Für ihn ist es Ehre und Verpflichtung, für seine Kritiker eine Zumutung: Am Mittwoch (29. Oktober) soll der Penzberger Imam Benjamin Idriz mit dem Preis der FDP-nahen Thomas-Dehler-Stiftung ausgezeichnet werden. Er wird laut Stiftungs-Homepage an Personen vergeben, die sich unter anderem „im Kampf gegen Vorurteile, Intoleranz und Hass“ verdient gemacht haben.

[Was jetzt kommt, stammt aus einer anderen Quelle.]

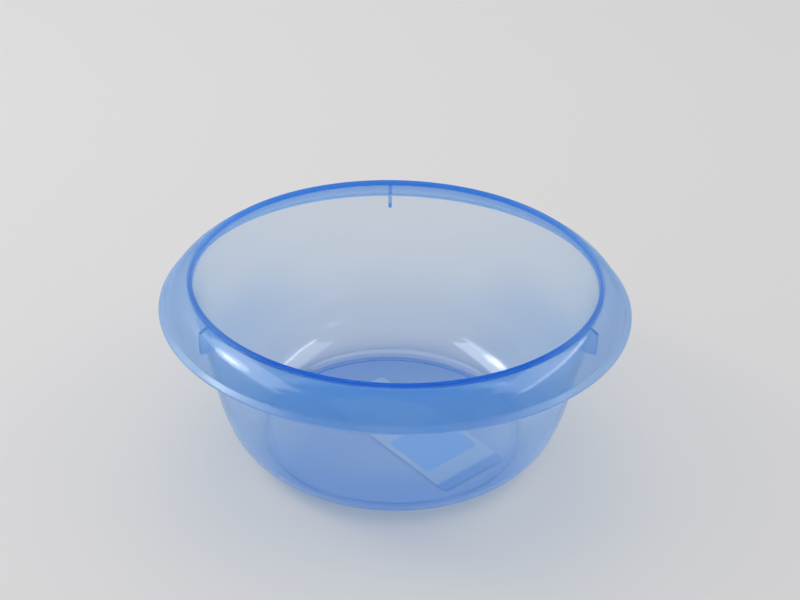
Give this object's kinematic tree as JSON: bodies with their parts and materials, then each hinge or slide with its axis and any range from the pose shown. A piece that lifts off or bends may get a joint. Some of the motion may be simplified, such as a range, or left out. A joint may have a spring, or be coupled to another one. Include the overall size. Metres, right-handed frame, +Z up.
{
  "type": "plastic bowl",
  "caption": "Round open kitchen bowl in clear blue plastic, with a domed collar and a flared edge round its rim, stacking ribs below the collar and a bare label under its floor.",
  "frame": {"origin": "centre of the foot ring on the standing plane", "axes": "+Z up along the bowl's axis, -Y towards the viewer of the picture, +Y through the back stacking rib, +X to the right"},
  "size_m": [0.26, 0.26, 0.1063],
  "materials": {
    "clear_blue_plastic": "clear gloss, tinted blue, darker where it is seen edge on",
    "label_film": "matt printed film, bare of lettering"
  },
  "bodies": {
    "root": {"bowl_shell": "clear_blue_plastic", "rim_collar": "clear_blue_plastic", "rim_flange": "clear_blue_plastic", "stacking_rib_back": "clear_blue_plastic", "stacking_rib_left": "clear_blue_plastic", "stacking_rib_right": "clear_blue_plastic", "base_label": "label_film"}
  },
  "joints": []
}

Genau das sprechen das „Linke Bündnis gegen Antisemitismus München“ und die „Deutsch-Israelische Gesellschaft München“ dem Theologen ab: Idriz lasse in seinen Äußerungen immer wieder ein klares Ja zum Existenzrecht Israels und eine glaubwürdige Haltung gegen Antisemitismus vermissen.

Stattdessen habe er in einem öffentlichen Schreiben zum 7. Oktober 2025, dem zweiten Jahrestag des Hamas-Anschlags auf Israel, durch unpassende Vergleiche „Juden für Antisemitismus verantwortlich“ gemacht und die israelische Regierung „mit einer mordenden Terrororganisation“ wie dem Islamischen Staat gleichgesetzt. Weil solche Äußerungen „zentrale Linien liberaler und aufklärerischer Politik untergraben“, solle Idriz „keinen Preis für Toleranz und Rechtsstaatlichkeit erhalten“.

Der Imam, der auch Vorsitzender des Münchner Forums für Islam (MFI) ist, hat diese Vorwürfe zurückgewiesen. Wenn er Kritik geäußert habe, so sei sie „ausdrücklich nicht gegen den Staat Israel oder gegen jüdische Menschen“ gerichtet gewesen, „sondern gegen die Kriegsführung der derzeitigen israelischen Regierung, die in Teilen von rechtsextremen Kräften geprägt ist“, schreibt Idriz auf Anfrage des Evangelischen Pressedienstes (epd). Er habe auch Israel und den sogenannten Islamischen Staat „niemals gleichgesetzt“, sondern lediglich Gewalt und Zerstörung benannt: „Gewalt gegen Unschuldige bleibt Gewalt, egal, von welcher Seite sie ausgeht“, so der Imam.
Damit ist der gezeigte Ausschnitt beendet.